Des histoires d'hommes…et de l'émotion…


Ce sont d'ailleurs ces histoires d'hommes que nous retiendrons de ce travail. Des histoires, des souvenirs, des moments de rencontres et d'échanges. Nous retiendrons la qualité de l'écoute des élèves, l'effort de clarté et de précision des témoins, leur volonté d'être fidèle à la mémoire de leurs pères, mais aussi de ne pas dramatiser les faits de ne pas envenimer les relations entre les Kanak et les Blancs. Cette tension était palpable chez tous.
Nous nous souviendrons des exclamations de nos élèves quand Gilbert a raconté l'échange avec les crocodiles.
Nous nous souviendrons de l'accueil d'Adèle et de Valentin, du rire d'Adèle quand elle parlait de la copine allemande de Samuel, de sa colère aussi,
Nous nous souviendrons aussi des rencontres avec Marc, avec Patrice, tous ces moments où l'émotion est palpable où les enfants sont attentifs à chaque parole, à chaque mot.
Le rôle de nos témoins n'étaient pas faciles, qu'ils soient particulièrement remerciés.
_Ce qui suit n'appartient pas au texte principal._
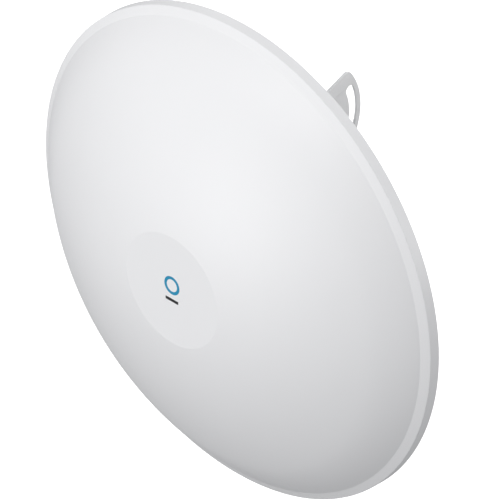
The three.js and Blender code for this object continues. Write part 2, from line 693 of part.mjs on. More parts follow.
function acrossX(name, geometry, material, x, y, z, turn) {
  const mesh = add(name, geometry, material, [x, y, z]);
  mesh.rotation.z = turn;
}

// The two M10 bolts run along X: heads on the fin's open side, nuts outside the arm.
function addElevationBolt(name, place) {
  const headX = FIN_X + SHEET + GAP;
  const length = 2 * SHEET + 2 * GAP + 13.5;
  acrossX(`${name}_bolt`, flangeBolt(M10, length), finishes.zincBolt, headX, place.y, place.z, -Math.PI / 2);
  const washerX = ARM_X - GAP;
  add(`${name}_washer`, cut(
    rodX(10.2, washerX - 2, washerX, place.y, place.z, 24),
    rodX(M10.r + GAP, washerX - 3, washerX + 1, place.y, place.z),
  ), finishes.zincBolt);
  acrossX(`${name}_nut`, flangeNut(M10), finishes.zincBolt, washerX - 2 - GAP, place.y, place.z, Math.PI / 2);
}

function addClamp() {
  add("pole_bracket", poleBracket(), finishes.galvanised);
  addElevationBolt("pivot", PIVOT);
  addElevationBolt("slot", SLOT_BOLT);
  add("clamp_jaw", clampJaw(), finishes.galvanised, [MAST.x, MAST.y, MAST.z]);
  const nutY = MAST.y + channelWebY() - 2 + SHEET + GAP;
  ["left", "right"].forEach((side, i) => {
    const x = MAST.x + (i ? CLAMP.boltX : -CLAMP.boltX);
    const bolt = add(`clamp_bolt_${side}`, flangeBolt(M8, 110), finishes.zincBolt, [x, CLAMP.webY - GAP, MAST.z]);
    bolt.rotation.x = Math.PI;
    add(`clamp_nut_${side}`, flangeNut(M8), finishes.zincBolt, [x, nutY, MAST.z]);
  });
}

addRim();
addFeed();
addRearHousing();
addDishBracket();
addClamp();

export default bridge;
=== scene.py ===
import math

import bmesh
import bpy
from mathutils import Matrix, Vector


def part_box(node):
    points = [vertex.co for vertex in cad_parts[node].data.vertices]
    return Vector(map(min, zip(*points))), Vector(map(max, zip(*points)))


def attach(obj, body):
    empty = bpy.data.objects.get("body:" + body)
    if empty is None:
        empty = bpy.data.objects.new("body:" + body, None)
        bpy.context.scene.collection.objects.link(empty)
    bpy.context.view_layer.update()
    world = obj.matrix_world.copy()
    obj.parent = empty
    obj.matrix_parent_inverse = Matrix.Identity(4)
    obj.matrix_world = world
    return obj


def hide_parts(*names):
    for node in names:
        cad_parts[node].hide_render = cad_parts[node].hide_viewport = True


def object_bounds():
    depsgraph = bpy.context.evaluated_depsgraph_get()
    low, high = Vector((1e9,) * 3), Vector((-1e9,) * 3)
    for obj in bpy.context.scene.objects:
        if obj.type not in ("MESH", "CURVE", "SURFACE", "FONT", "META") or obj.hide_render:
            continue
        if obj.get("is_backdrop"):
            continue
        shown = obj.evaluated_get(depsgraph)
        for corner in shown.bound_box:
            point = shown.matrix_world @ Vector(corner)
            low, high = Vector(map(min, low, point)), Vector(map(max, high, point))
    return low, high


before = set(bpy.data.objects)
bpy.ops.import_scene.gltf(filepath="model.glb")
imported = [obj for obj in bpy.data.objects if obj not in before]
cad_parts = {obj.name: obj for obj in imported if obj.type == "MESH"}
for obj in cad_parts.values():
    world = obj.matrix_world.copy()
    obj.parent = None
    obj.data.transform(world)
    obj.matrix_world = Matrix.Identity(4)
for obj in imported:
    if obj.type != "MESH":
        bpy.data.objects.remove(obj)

# ---------------------------------------------------------------------------------------------------------
# The frame: the dish's axis, found from the radome's box. Every piece below is drawn in millimetres about
# that axis (Y along it, Y = 0 where the dome meets the rim band, the beam leaving along -Y).
# ---------------------------------------------------------------------------------------------------------
cad_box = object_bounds()
radome_low, radome_high = (Vector(corner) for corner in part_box("radome_cover"))
DOME_HEIGHT = 80.2
dish_origin = Vector((
    (radome_low.x + radome_high.x) / 2,
    radome_low.y + DOME_HEIGHT / 1000,
    (radome_low.z + radome_high.z) / 2,
))
DISH_TO_ROW = Matrix.Translation(dish_origin) @ Matrix.Scale(0.001, 4)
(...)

Enfin, nous nous souviendrons d'Antonin Poindi Nehity, Antonin nous a quittés avant la fin de ce travail, il n'a pas pu voir l'exposition. Nous nous souviendrons donc particulièrement de lui, petit homme fragile et déjà malade qui avait tenu à venir au collège parler de son oncle. Je me souviendrais du long moment assis devant sa maison à Ema, à l'écouter en regardant la vallée. Il n'avait pas voulu tout dire, il avait envie, mais ne se sentait pas le droit de tout dire…
L'Histoire sera toujours des histoires d'hommes et de rencontres.